## Records with modeling code
· · · · ·

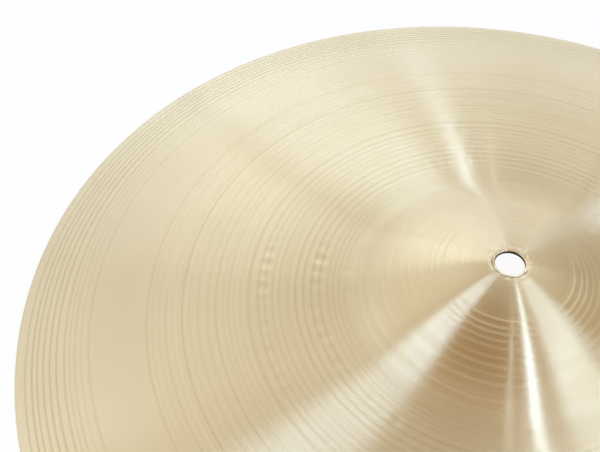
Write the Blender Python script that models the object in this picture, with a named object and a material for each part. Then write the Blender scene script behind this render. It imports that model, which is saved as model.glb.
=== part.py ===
"""A 16 inch orchestral suspended cymbal: one spun and hammered plate of cast bronze.

The whole instrument is a single casting, so it is a single object. Its skin is turned about +Z:
a flat land round the centre hole, the domed bell, a short flare, the long shallow bow and the rim.
The plate lies mouth down on its rim, with the centre of the rim's underside at the origin.
"""

import math

import bmesh
import bpy

# Driving sizes, in metres. Heights are those of the top skin.
CYMBAL_DIAMETER = 0.4064  # 16 inches across the rim
BELL_DIAMETER = 0.1256  # across the crease where the bell meets the bow
BELL_HEIGHT = 0.0200  # from the crease up to the land round the hole
BELL_ROUNDNESS = 1.62  # 2 gives a parabola, and less a bell that is nearer to a cone
BOW_HEIGHT = 0.0230  # from the rim up to the crease
BOW_START_SLOPE = 0.069  # how fast the bow already falls where it leaves the crease
BOW_CURL = 3.1  # above 2 the bow bends more towards the rim than a parabola does
HOLE_DIAMETER = 0.0122  # clears the sleeve of a cymbal stand
EDGE_BREAK = 0.0002  # small chamfer where the hole and the rim were deburred
LAND_WIDTH = 0.0022  # flat ring round the hole, where a felt or a strap's knot bears
FLARE_WIDTH = 0.0070  # radial length of the hollow curve between the bell and the bow
HOLE_THICKNESS = 0.0015
CREASE_THICKNESS = 0.0012
RIM_THICKNESS = 0.0008
RIM_FLAT_WIDTH = 0.0007  # scraped ring under the rim, on which the plate stands

# How finely the turned skin is drawn
SEGMENTS = 96
BELL_RINGS = 8
FLARE_RINGS = 4
BOW_RINGS = 9
SLOPE_STEP = 1e-6  # half the span over which a slope is measured
SHARP_ANGLE = math.radians(35)

BRONZE_COLOUR = (0.80, 0.70, 0.50, 1.0)
BRONZE_ROUGHNESS = 0.30

rim_radius = CYMBAL_DIAMETER / 2
crease_radius = BELL_DIAMETER / 2
hole_radius = HOLE_DIAMETER / 2
land_start = hole_radius + EDGE_BREAK
land_end = land_start + LAND_WIDTH
flare_start = crease_radius - FLARE_WIDTH / 2
flare_end = crease_radius + FLARE_WIDTH / 2
rim_break_start = rim_radius - EDGE_BREAK
rim_flat_start = rim_break_start - RIM_FLAT_WIDTH


def clear_scene():
    for obj in list(bpy.data.objects):
        bpy.data.objects.remove(obj, do_unlink=True)


def bell_height_at(radius):
    """Height of the bell above the top of the rim: level inside the land, then ever steeper."""
    share = max(radius - land_end, 0.0) / (crease_radius - land_end)
    return BOW_HEIGHT + BELL_HEIGHT * (1 - share**BELL_ROUNDNESS)


def bow_height_at(radius):
    """Height of the bow above the top of the rim: a steady fall, and a curl towards the rim."""
    span = rim_radius - crease_radius
    share = max(radius - crease_radius, 0.0) / span
    steady_fall = BOW_START_SLOPE * span
    curled_fall = BOW_HEIGHT - steady_fall
    return BOW_HEIGHT - steady_fall * share - curled_fall * share**BOW_CURL


def slope(height_at, radius):
    rise = height_at(radius + SLOPE_STEP) - height_at(radius - SLOPE_STEP)
    return rise / (2 * SLOPE_STEP)


def flare_height_at(radius):
    """A cubic that leaves the bell and joins the bow, each at its own height and slope."""
    share = (radius - flare_start) / FLARE_WIDTH
    start_height = bell_height_at(flare_start)
    end_height = bow_height_at(flare_end)
    start_rise = slope(bell_height_at, flare_start) * FLARE_WIDTH
    end_rise = slope(bow_height_at, flare_end) * FLARE_WIDTH
    return (
        start_height * (2 * share**3 - 3 * share**2 + 1)
        + start_rise * (share**3 - 2 * share**2 + share)
        + end_height * (3 * share**2 - 2 * share**3)
        + end_rise * (share**3 - share**2)
    )


def skin_height(radius):
    """Height of the top skin above the top of the rim."""
    if radius <= flare_start:
        return bell_height_at(radius)
    if radius < flare_end:
        return flare_height_at(radius)
    return bow_height_at(radius)


def thickness(radius):
    """The plate thins from the hole to the crease, and again from there to the rim."""
    if radius < crease_radius:
        share = max(radius - land_end, 0.0) / (crease_radius - land_end)
        return HOLE_THICKNESS + (CREASE_THICKNESS - HOLE_THICKNESS) * share
    share = (radius - crease_radius) / (rim_radius - crease_radius)
    return CREASE_THICKNESS + (RIM_THICKNESS - CREASE_THICKNESS) * share


def top_point(radius):
    return radius, skin_height(radius)


def under_point(radius):
    """The point straight through the plate from the top skin at this radius."""
    tilt = math.atan(slope(skin_height, radius))
    depth = thickness(radius)
    return radius + depth * math.sin(tilt), skin_height(radius) - depth * math.cos(tilt)


def rings_between(start, end, count):
    """Radii of this many rings, evenly spaced after start, the last of them at end."""
    return [start + (end - start) * step / count for step in range(1, count + 1)]


def skin_radii():
    """Radii of the turned rings outside the land, as far as the flat under the rim."""
    bell = rings_between(land_end, flare_start, BELL_RINGS)
    flare = rings_between(flare_start, flare_end, FLARE_RINGS)
    bow = rings_between(flare_end, rim_flat_start, BOW_RINGS)
    return bell + flare + bow


def section():
    """The plate's half section, a closed loop of radii and heights, with the rim's underside at 0."""
    crown = skin_height(land_start)
    land_under = crown - HOLE_THICKNESS
    top = [(land_start, crown), (land_end, crown)]
    top += [top_point(radius) for radius in skin_radii()]
    rim = [
        top_point(rim_break_start),
        (rim_radius, -EDGE_BREAK),
        (rim_radius, EDGE_BREAK - RIM_THICKNESS),
        (rim_break_start, -RIM_THICKNESS),
        (rim_flat_start, -RIM_THICKNESS),
    ]
    under = [under_point(radius) for radius in reversed(skin_radii()[:-1])]
    hole = [
        (land_end, land_under),
        (land_start, land_under),
        (hole_radius, land_under + EDGE_BREAK),
        (hole_radius, crown - EDGE_BREAK),
    ]
    return [(radius, height + RIM_THICKNESS) for radius, height in top + rim + under + hole]


def turned_mesh(name, outline):
    """Turns a closed half section about +Z into one closed mesh."""
    mesh = bpy.data.meshes.new(name)
    bm = bmesh.new()
    corners = [bm.verts.new((radius, 0.0, height)) for radius, height in outline]
    sides = [bm.edges.new(pair) for pair in zip(corners, corners[1:] + corners[:1])]
    bmesh.ops.spin(
        bm,
        geom=corners + sides,
        cent=(0, 0, 0),
        axis=(0, 0, 1),
        angle=math.tau,
        steps=SEGMENTS,
        use_merge=True,
    )
    bmesh.ops.recalc_face_normals(bm, faces=bm.faces)
    bm.to_mesh(mesh)
    bm.free()
    mesh.shade_smooth()
    mesh.set_sharp_from_angle(angle=SHARP_ANGLE)
    return mesh


def cast_bronze():
    material = bpy.data.materials.new("cast_bronze")
    material.use_nodes = True
    shader = material.node_tree.nodes["Principled BSDF"]
    shader.inputs["Base Color"].default_value = BRONZE_COLOUR
    shader.inputs["Metallic"].default_value = 1.0
    shader.inputs["Roughness"].default_value = BRONZE_ROUGHNESS
    return material


def build_cymbal():
    mesh = turned_mesh("cymbal", section())
    mesh.materials.append(cast_bronze())
    cymbal = bpy.data.objects.new("cymbal", mesh)
    bpy.context.scene.collection.objects.link(cymbal)


clear_scene()
build_cymbal()
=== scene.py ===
import math
import random

import bpy
from mathutils import Euler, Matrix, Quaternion, Vector


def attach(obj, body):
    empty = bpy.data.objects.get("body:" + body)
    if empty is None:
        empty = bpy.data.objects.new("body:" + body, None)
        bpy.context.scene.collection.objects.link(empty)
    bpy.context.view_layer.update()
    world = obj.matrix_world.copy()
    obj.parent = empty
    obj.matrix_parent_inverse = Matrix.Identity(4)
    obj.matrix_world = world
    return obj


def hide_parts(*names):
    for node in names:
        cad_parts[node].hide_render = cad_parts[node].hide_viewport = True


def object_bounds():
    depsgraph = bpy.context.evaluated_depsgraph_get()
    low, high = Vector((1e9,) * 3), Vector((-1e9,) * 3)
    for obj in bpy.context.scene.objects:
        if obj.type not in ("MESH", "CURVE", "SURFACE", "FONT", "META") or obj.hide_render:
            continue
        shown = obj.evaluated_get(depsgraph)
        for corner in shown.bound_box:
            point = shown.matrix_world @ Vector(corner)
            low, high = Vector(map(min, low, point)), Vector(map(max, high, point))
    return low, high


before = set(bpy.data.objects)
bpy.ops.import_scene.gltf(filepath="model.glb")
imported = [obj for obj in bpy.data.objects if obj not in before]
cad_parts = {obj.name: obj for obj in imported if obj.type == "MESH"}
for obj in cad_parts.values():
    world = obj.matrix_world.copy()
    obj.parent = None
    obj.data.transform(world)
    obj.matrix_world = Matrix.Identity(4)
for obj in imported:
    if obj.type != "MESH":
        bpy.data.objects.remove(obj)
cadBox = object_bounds()

scene = bpy.context.scene
scene.view_settings.view_transform = "Standard"
random.seed(16)

mm = 0.001


# Helpers for the modelling

def deselectAll():
    for item in bpy.context.selected_objects:
        item.select_set(False)


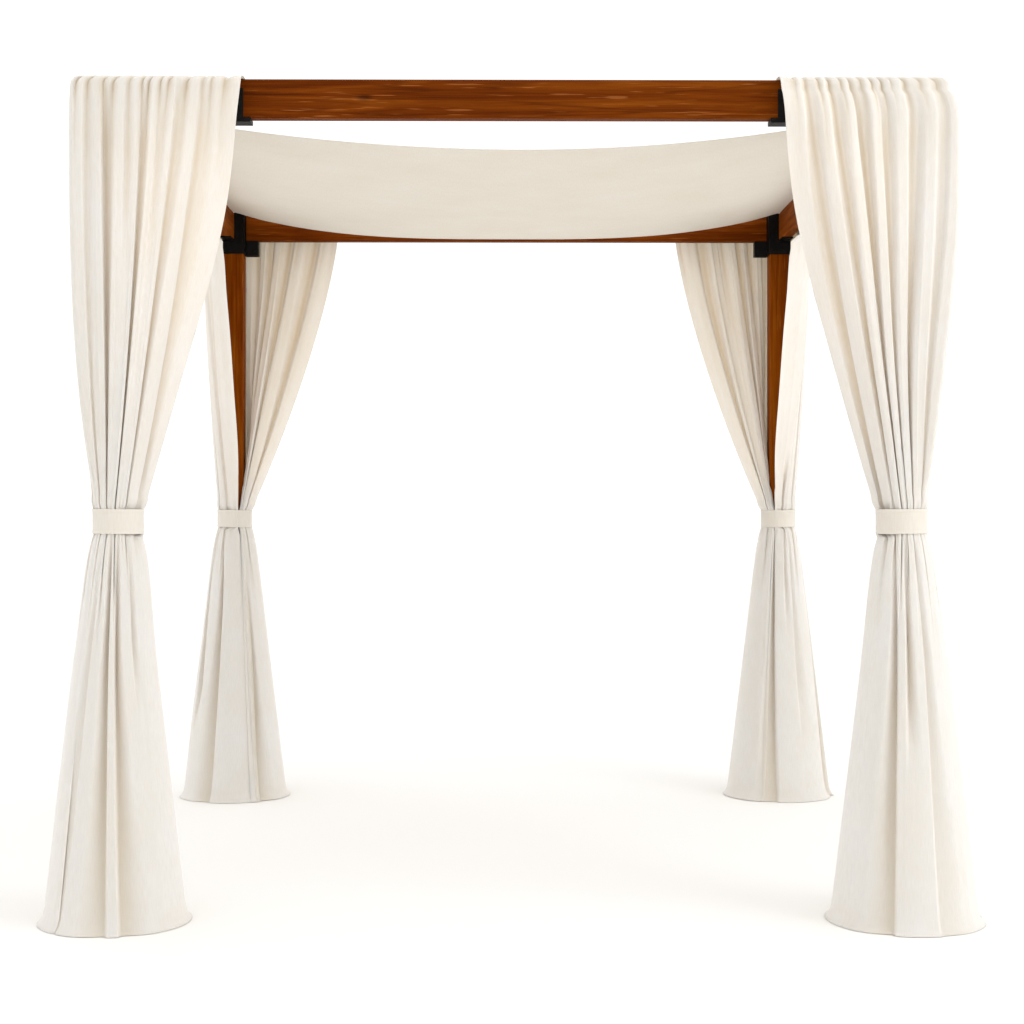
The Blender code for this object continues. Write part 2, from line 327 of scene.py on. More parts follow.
# Shares of the width at which the fine pleats of the two front headings lie, and the number of the others
PLEATS = {
    "front_curtain_left": (
        0.098, 0.175, 0.222, 0.317, 0.426, 0.474, 0.542, 0.583, 0.657, 0.752, 0.814, 0.903, 0.969,
    ),
    "front_curtain_right": (
        0.081, 0.145, 0.224, 0.285, 0.355, 0.407, 0.477, 0.540, 0.600, 0.654, 0.735, 0.826, 0.920,
    ),
    "rear_curtain": 15,
    "left_curtain": 13,
    "right_curtain": 13,
}

# Tie band: a strap with a raised hem and a sewn groove along both edges, and its end lapped over its start
STRAP_THICKNESS = 0.0022
STRAP_INSET = 0.0035
STRAP_HEM = 0.0105
STRAP_HEM_LIFT = 0.0009
STRAP_GROOVE = 0.0007
STRAP_LAP = math.radians(38)
STRAP_LAP_LIFT = 0.0030
STRAP_RIPPLE = 0.0005
STRAP_SWAY = 0.0012
STRAP_COLUMNS = 150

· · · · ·

## What to do
Look back at the entries above and repeat, unchanged, every line from the line holding "bm.to_mesh(mesh)" through the line holding "cad_parts[node].hide_render = cad_parts[node].hide_viewport".

## Response
    bm.to_mesh(mesh)
    bm.free()
    mesh.shade_smooth()
    mesh.set_sharp_from_angle(angle=SHARP_ANGLE)
    return mesh


def cast_bronze():
    material = bpy.data.materials.new("cast_bronze")
    material.use_nodes = True
    shader = material.node_tree.nodes["Principled BSDF"]
    shader.inputs["Base Color"].default_value = BRONZE_COLOUR
    shader.inputs["Metallic"].default_value = 1.0
    shader.inputs["Roughness"].default_value = BRONZE_ROUGHNESS
    return material


def build_cymbal():
    mesh = turned_mesh("cymbal", section())
    mesh.materials.append(cast_bronze())
    cymbal = bpy.data.objects.new("cymbal", mesh)
    bpy.context.scene.collection.objects.link(cymbal)


clear_scene()
build_cymbal()
=== scene.py ===
import math
import random

import bpy
from mathutils import Euler, Matrix, Quaternion, Vector


def attach(obj, body):
    empty = bpy.data.objects.get("body:" + body)
    if empty is None:
        empty = bpy.data.objects.new("body:" + body, None)
        bpy.context.scene.collection.objects.link(empty)
    bpy.context.view_layer.update()
    world = obj.matrix_world.copy()
    obj.parent = empty
    obj.matrix_parent_inverse = Matrix.Identity(4)
    obj.matrix_world = world
    return obj


def hide_parts(*names):
    for node in names:
        cad_parts[node].hide_render = cad_parts[node].hide_viewport = True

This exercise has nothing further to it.